• _Directions_
In the listing below, find the line containing "side, level_sole(on_leg(foot_piece, azimuth)))" and the line containing "zip(*points))), Vector(map(max, zip(*points)))". Repeat exactly those two lines and every line between them, nothing more.

• _Data lines_
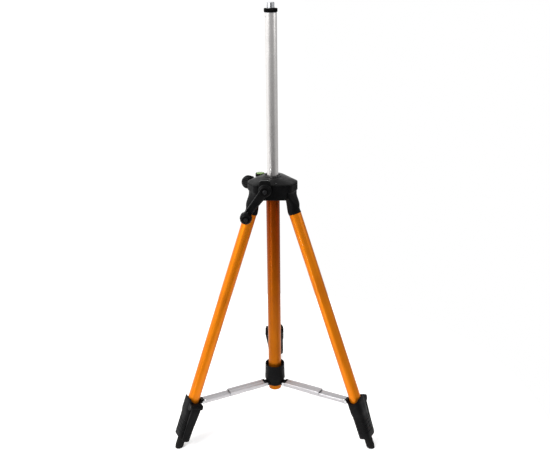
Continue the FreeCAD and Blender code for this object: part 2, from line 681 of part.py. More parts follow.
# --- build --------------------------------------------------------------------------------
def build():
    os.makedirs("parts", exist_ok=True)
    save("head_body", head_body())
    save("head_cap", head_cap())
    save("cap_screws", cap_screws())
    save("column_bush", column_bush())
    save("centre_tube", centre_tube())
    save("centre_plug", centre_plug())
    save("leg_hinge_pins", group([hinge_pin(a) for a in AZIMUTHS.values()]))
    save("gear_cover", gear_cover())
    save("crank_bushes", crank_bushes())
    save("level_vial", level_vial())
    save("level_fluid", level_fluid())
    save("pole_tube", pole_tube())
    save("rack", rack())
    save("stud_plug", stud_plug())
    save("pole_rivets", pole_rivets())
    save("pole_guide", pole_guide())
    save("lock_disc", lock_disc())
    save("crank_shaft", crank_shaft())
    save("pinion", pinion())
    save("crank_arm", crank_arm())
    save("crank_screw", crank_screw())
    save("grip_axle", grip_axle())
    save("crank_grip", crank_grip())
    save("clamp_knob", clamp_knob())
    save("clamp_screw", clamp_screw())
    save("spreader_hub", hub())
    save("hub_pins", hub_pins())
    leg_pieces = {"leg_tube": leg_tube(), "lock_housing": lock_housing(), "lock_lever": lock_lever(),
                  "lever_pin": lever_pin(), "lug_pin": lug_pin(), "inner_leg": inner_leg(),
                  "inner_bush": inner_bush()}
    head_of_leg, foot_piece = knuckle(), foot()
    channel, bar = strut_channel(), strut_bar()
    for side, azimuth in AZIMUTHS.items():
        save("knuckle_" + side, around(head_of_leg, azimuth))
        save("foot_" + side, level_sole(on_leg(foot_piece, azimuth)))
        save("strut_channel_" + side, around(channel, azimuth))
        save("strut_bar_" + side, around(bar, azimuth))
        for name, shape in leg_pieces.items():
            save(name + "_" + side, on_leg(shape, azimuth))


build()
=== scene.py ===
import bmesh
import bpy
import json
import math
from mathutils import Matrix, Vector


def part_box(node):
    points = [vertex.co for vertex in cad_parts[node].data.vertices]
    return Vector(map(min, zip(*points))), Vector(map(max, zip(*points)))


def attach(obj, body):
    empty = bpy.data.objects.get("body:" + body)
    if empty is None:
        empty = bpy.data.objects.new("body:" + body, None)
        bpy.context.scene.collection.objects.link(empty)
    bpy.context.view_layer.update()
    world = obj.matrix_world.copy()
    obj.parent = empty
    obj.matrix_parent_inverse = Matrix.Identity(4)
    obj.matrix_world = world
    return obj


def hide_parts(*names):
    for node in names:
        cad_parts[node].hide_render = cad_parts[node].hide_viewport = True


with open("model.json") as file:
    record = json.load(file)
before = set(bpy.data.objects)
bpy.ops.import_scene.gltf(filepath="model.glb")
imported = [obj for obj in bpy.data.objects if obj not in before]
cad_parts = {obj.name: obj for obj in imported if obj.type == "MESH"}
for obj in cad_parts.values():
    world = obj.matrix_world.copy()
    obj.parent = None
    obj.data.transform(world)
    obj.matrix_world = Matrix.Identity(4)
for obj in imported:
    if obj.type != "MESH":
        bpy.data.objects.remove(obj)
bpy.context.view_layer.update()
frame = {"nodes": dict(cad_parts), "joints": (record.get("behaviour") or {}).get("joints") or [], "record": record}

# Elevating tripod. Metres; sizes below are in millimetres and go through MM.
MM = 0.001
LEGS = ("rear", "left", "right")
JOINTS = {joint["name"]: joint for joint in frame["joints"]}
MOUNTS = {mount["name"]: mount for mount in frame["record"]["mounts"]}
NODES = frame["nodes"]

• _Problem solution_
        save("foot_" + side, level_sole(on_leg(foot_piece, azimuth)))
        save("strut_channel_" + side, around(channel, azimuth))
        save("strut_bar_" + side, around(bar, azimuth))
        for name, shape in leg_pieces.items():
            save(name + "_" + side, on_leg(shape, azimuth))


build()
=== scene.py ===
import bmesh
import bpy
import json
import math
from mathutils import Matrix, Vector


def part_box(node):
    points = [vertex.co for vertex in cad_parts[node].data.vertices]
    return Vector(map(min, zip(*points))), Vector(map(max, zip(*points)))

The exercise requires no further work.